Global Average Pooling
Alternatives to the Fully Connected Layer(FC layer)
 In the typical CNN model, we used to extract featues through convolutional layers then add FC layer and softmax layer to the feature map to run classification. FC layer calculates an image’s scores for all labels, so we can classify its label by the maximum score. However, FC layer is problematic in the sense that it uses too many parameters, resulting in overfitting easily. In response to this problem, global average pooling(GAP) came out as an alternative.
How it works?
 As FC layer, GAP combines vectorized feature map linearly at the last step.

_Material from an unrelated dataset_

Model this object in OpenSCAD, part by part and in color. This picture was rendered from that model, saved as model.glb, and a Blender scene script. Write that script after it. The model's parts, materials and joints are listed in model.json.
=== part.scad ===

However, the difference between them is a transformation matrix. GAP averaged all feature map values.

How to use this?
 Pytorch provides AvgPool2d layer. We can just add this layer right after running through feature extraction process like below,
nn.Sequential(
          nn.Conv2d(1, 16, kernel_size=3, stride=2, padding=1),
          nn.BatchNorm2d(16),
          nn.ReLU(),
          nn.Conv2d(16, 16, kernel_size=3, stride=2, padding=1),
          nn.BatchNorm2d(16),
          nn.AvgPool2d(3),
          Lambda(lambda x: x.view(x.size(0), -1)),
    )
Advantages
- interpretable - directly matches feature map to the convolutional structure
- no parameter to optimize; avoiding overfitting problems!
- robust to spatial translations of the input
Reference
- 
    Lin, Min, Qiang Chen, and Shuicheng Yan. “Network in network.” arXiv preprint arXiv:1312.4400 (2013)